Exercise directions
Write out exactly the lines that run from the line containing "Write part 2 of" through the line containing "STITCH_STEP = 0.004"; both end lines belong to the answer.

:: Records provided

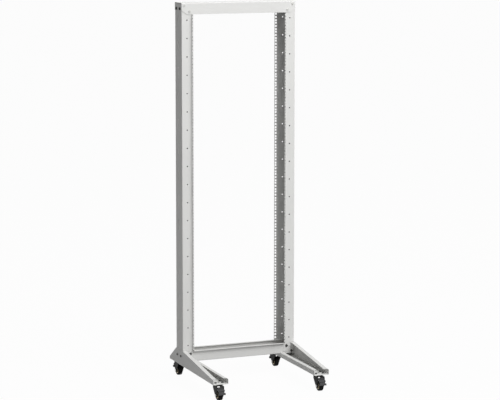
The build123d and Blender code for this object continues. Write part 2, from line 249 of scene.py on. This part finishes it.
def fastenerTree():
    tree = bpy.data.node_groups.new("fastener", "GeometryNodeTree")
    face = tree.interface
    for way in ("INPUT", "OUTPUT"):
        face.new_socket("Geometry", in_out=way, socket_type="NodeSocketGeometry")
    for name, kind in treeInputs.items():
        face.new_socket(name, in_out="INPUT", socket_type="NodeSocket" + kind)
    given = tree.nodes.new("NodeGroupInput").outputs

    def add(kind, inputs, output=0, settings=None):
        made = tree.nodes.new(kind)
        for key, value in (settings or {}).items():
            setattr(made, key, value)
        for key, value in inputs.items():
            if isinstance(value, bpy.types.NodeSocket):
                tree.links.new(value, made.inputs[key])
            else:
                made.inputs[key].default_value = value
        return made.outputs[output]

    def sums(operation, first, second):
        return add("ShaderNodeMath", {0: first, 1: second}, 0, {"operation": operation})

    def cylinder(sides, radius, depth, middle):
        inputs = {"Vertices": sides, "Radius": radius, "Depth": depth}
        mesh = add("GeometryNodeMeshCylinder", inputs, "Mesh")
        place = add("ShaderNodeCombineXYZ", {"Z": middle})
        return add("GeometryNodeTransform", {"Geometry": mesh, "Translation": place})

    washerTop = given["Washer Height"]
    headTop = sums("ADD", washerTop, given["Head Height"])
    headMiddle = sums("ADD", washerTop, sums("MULTIPLY", given["Head Height"], 0.5))
    washer = cylinder(washerSides, given["Washer Radius"], washerTop,
                      sums("MULTIPLY", washerTop, 0.5))
    head = cylinder(given["Head Sides"], given["Head Radius"], given["Head Height"], headMiddle)
    tool = cylinder(given["Recess Sides"], given["Recess Radius"],
                    sums("MULTIPLY", given["Recess Depth"], 2.0), headTop)
    cut = add("GeometryNodeMeshBoolean", {"Mesh 1": head, "Mesh 2": tool}, "Mesh",
              {"operation": "DIFFERENCE"})
    joined = tree.nodes.new("GeometryNodeJoinGeometry")
    tree.links.new(washer, joined.inputs[0])
    tree.links.new(cut, joined.inputs[0])
    points = add("GeometryNodeMeshToPoints", {"Mesh": given["Geometry"]})
    turn = add("FunctionNodeEulerToRotation", {"Euler": given["Turn"]})
    spread = add("GeometryNodeInstanceOnPoints",
                 {"Points": points, "Instance": joined.outputs[0], "Rotation": turn})
    real = add("GeometryNodeRealizeInstances", {"Geometry": spread})
    done = add("GeometryNodeSetMaterial", {"Geometry": real, "Material": given["Finish"]})
    tree.links.new(done, tree.nodes.new("NodeGroupOutput").inputs[0])
    return tree


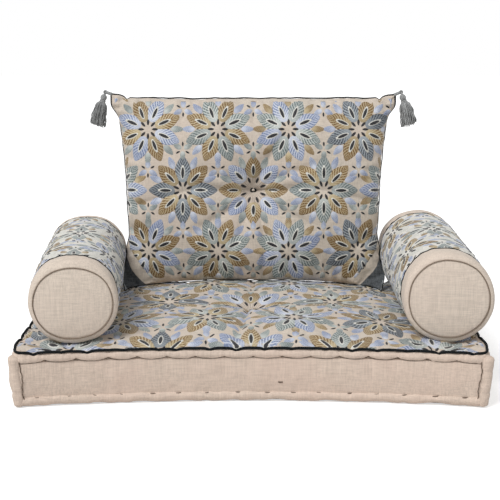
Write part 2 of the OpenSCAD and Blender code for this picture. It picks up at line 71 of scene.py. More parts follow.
# Seat pad, in metres: half the rectangle that the rolls run round, and how far its sides are drawn in
LINE_W = 0.487
LINE_D = 0.342
FRONT_BOW = 0.042
SIDE_BOW = 0.003
ROLL_R = 0.013
SEAT_H = 0.120
CORNER_R = 0.014
CORNER_SQUARE = 0.18
FLOOR_GAP = 0.0004
PIPING_R = 0.0030
PIPING_OUT = 0.0094
PIPING_Z = 0.1208
SEAT_EDGE_Z = 0.1185
SEAT_CROWN = 0.039
SEAT_TUFT_DEPTH = 0.020
SEAT_TUFT_REACH = 0.075
SIDE_STITCHES = (16, 12, 16, 12)
STITCH_STEP = 0.004

# Back cushion, about its own middle: across, through and up
BACK_MID_HALF_W = 0.3265
BACK_EAR_HALF_W = 0.352
BACK_FOOT_HALF_W = 0.308
BACK_HALF_H = 0.227
BACK_HALF_T = 0.075
BACK_EDGE_HALF_T = 0.003
BACK_LEAN = math.radians(7)
BACK_TUFT_DEPTH = 0.034
BACK_TUFT_REACH = 0.080
PIT_DEPTH = 0.009
PIT_REACH = 0.024
EAR_POWER = 1.4
EAR_FULLNESS = 0.003
EAR_RISE = 0.010
EAR_RISE_POWER = 10

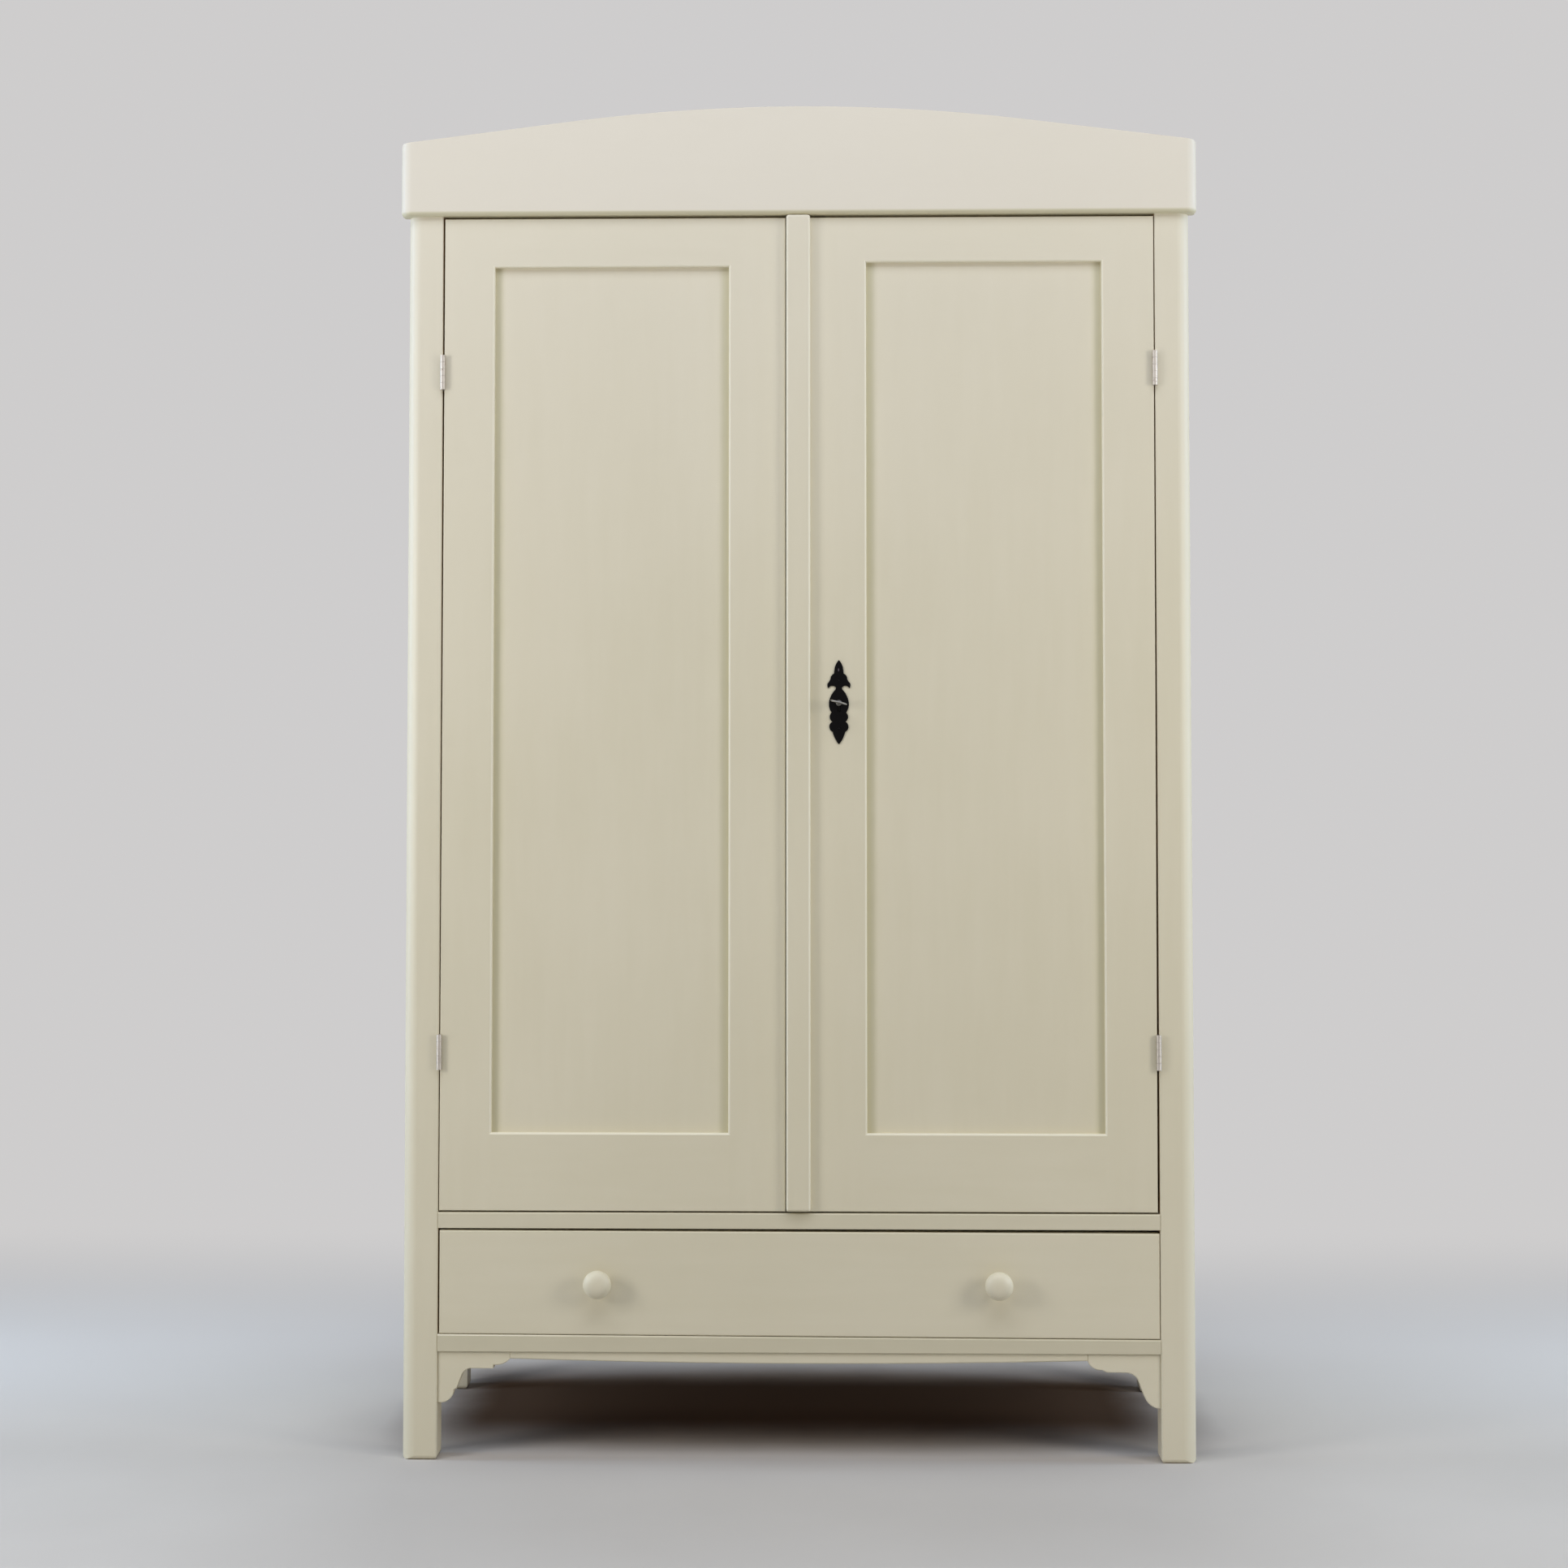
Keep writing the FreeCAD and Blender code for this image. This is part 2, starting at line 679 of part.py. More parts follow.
def right_bracket():
    """A little taller, with its steps worn to slants."""
    return mirrored(bracket(right_bracket_height,
                            lobe=((0.130, 0.945), (0.209, 0.823), (0.237, 0.747)),
                            cove=((0.313, 0.475), (0.372, 0.388), (0.475, 0.345)),
                            tip=((0.737, 0.341), (0.800, 0.298), (0.925, 0.258))))


# --------------------------------------------------------------- hinges
def leaf_recess(x_start, side, z):
    """Shallow housing for a leaf, from the pin's plane into the wood on this side."""
    x0, x1 = sorted((x_start, x_start + side * (hinge_leaf_thickness + glue_gap / 2)))
    half = hinge_length / 2 + glue_gap
    return box(x0, x1, front - 1, front + hinge_leaf_depth + glue_gap, z - half, z + half)


def hinge_screws(edge, side, heights):
    """Screw placements of the leaves at hinge edge +1 or -1, entering to this side."""
    surface = edge * hinge_x + side * hinge_leaf_gap
    y = front + hinge_leaf_depth * 0.6
    return [(V(surface, y, z + row * hinge_screw_spacing), V(side, 0, 0), *hinge_screw)
            for z in heights for row in (-1, 0, 1)]


def hinge_leaf(edge, side, z, first):
    """Leaf on this side of the pin at hinge edge +1 or -1; first is its lowest knuckle."""
    axis_x = edge * hinge_x
    x0, x1 = sorted((axis_x + side * hinge_leaf_gap,
                     axis_x + side * (hinge_leaf_gap + hinge_leaf_thickness)))
    z0 = z - hinge_length / 2
    pitch = hinge_length / hinge_knuckles
    plate_front = hinge_y + hinge_barrel_radius + knuckle_gap
    leaf = box(x0, x1, plate_front, front + hinge_leaf_depth, z0, z0 + hinge_length)
    for index in range(first, hinge_knuckles, 2):
        low = z0 + index * pitch + (knuckle_gap / 2 if index else 0)
        high = z0 + (index + 1) * pitch - (knuckle_gap / 2 if index < hinge_knuckles - 1 else 0)
        barrel = Part.makeCylinder(hinge_barrel_radius, high - low, V(axis_x, hinge_y, low))
        leaf = leaf.fuse([barrel, box(x0, x1, hinge_y, plate_front + knuckle_gap, low, high)])
    bore = Part.makeCylinder(hinge_bore_radius, hinge_length + 2, V(axis_x, hinge_y, z0 - 1))
    holes = [screw_hole(*s) for s in hinge_screws(edge, side, (z,))]
    return leaf.removeSplitter().cut([bore] + holes)


def hinge_pins():
    pins = []
    for edge, heights in ((-1, hinge_z_left), (1, hinge_z_right)):
        for z in heights:
            low = z - hinge_length / 2
            pins.append(Part.makeCylinder(hinge_pin_radius, hinge_length, V(edge * hinge_x, hinge_y, low)))
    return group(pins)


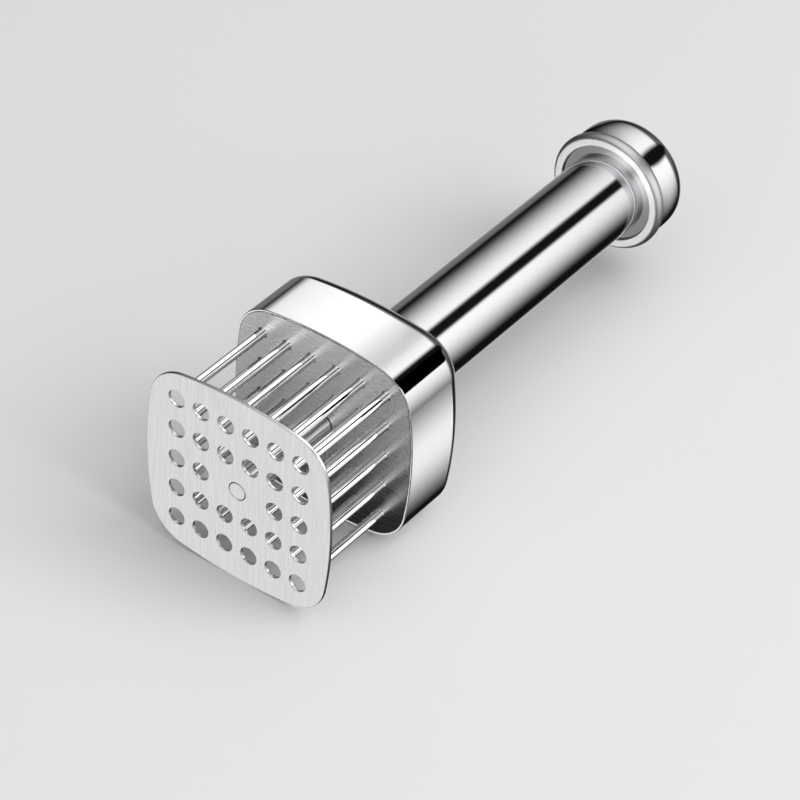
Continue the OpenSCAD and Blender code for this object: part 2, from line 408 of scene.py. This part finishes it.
def make_press_plate():
    """Thin plate with a hole for each needle and one for the rod."""
    thick, edge = high("press_plate").y - low("press_plate").y, 0.22 * MM
    source = plate_curve(thick, edge)
    mesh = bpy.data.meshes.new_from_object(source.evaluated_get(bpy.context.evaluated_depsgraph_get()))
    bpy.data.objects.remove(source)
    mesh.name = "Press_plate"
    centre = AXIS + Vector((0, thick / 2, 0))
    mesh.transform(Matrix.Translation(centre) @ Matrix.Rotation(math.pi / 2, 4, "X"))
    bm = bmesh.new()
    bm.from_mesh(mesh)
    bmesh.ops.remove_doubles(bm, verts=bm.verts, dist=0.001 * MM)
    bmesh.ops.recalc_face_normals(bm, faces=bm.faces)
    for f in bm.faces:
        f.smooth = abs(f.normal.y) < 0.999
    bm.to_mesh(mesh)
    bm.free()
    return finish_piece(link("Press_plate", mesh), "plunger", "press_plate")


def make_rod():
    """Plunger rod: flush front end, foot behind the press plate, shank and a grooved thin tail."""
    end_r, shank_r, tail_r, groove_r = 2.25 * MM, 3 * MM, 2.5 * MM, 2.1 * MM
    foot_t, groove_w = 1.2 * MM, 0.82 * MM
    plate_t = height_of(high("press_plate").y)
    foot_r, foot_top = high("plunger_rod").x, plate_t + foot_t
    collar = height_of(low("plunger_collar").y)
    clip = height_of(low("collar_clip").y)
    back = height_of(high("plunger_rod").y)
    corners = [
        (0, 0, 0), (end_r, 0, 0.12 * MM), (end_r, plate_t, 0),
        (foot_r, plate_t, 0.2 * MM), (foot_r, foot_top, 0.2 * MM),
        (shank_r, foot_top, 0.3 * MM), (shank_r, collar, 0.1 * MM),
        (tail_r, collar, 0), (tail_r, clip, 0), (groove_r, clip, 0), (groove_r, clip + groove_w, 0),
        (tail_r, clip + groove_w, 0), (tail_r, back, 0.4 * MM), (0, back, 0),
    ]
    rod = finish_piece(revolve("Plunger_rod", rounded(corners), 64), "plunger", "plunger_rod")
    rod.data.materials.append(MATERIALS["brushed_steel"])
    end_depth = 0.2 * MM
    for face in rod.data.polygons:
        face.material_index = 1 if height_of(face.center.y) < end_depth else 0
    return rod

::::

Expected answer
Write part 2 of the OpenSCAD and Blender code for this picture. It picks up at line 71 of scene.py. More parts follow.
# Seat pad, in metres: half the rectangle that the rolls run round, and how far its sides are drawn in
LINE_W = 0.487
LINE_D = 0.342
FRONT_BOW = 0.042
SIDE_BOW = 0.003
ROLL_R = 0.013
SEAT_H = 0.120
CORNER_R = 0.014
CORNER_SQUARE = 0.18
FLOOR_GAP = 0.0004
PIPING_R = 0.0030
PIPING_OUT = 0.0094
PIPING_Z = 0.1208
SEAT_EDGE_Z = 0.1185
SEAT_CROWN = 0.039
SEAT_TUFT_DEPTH = 0.020
SEAT_TUFT_REACH = 0.075
SIDE_STITCHES = (16, 12, 16, 12)
STITCH_STEP = 0.004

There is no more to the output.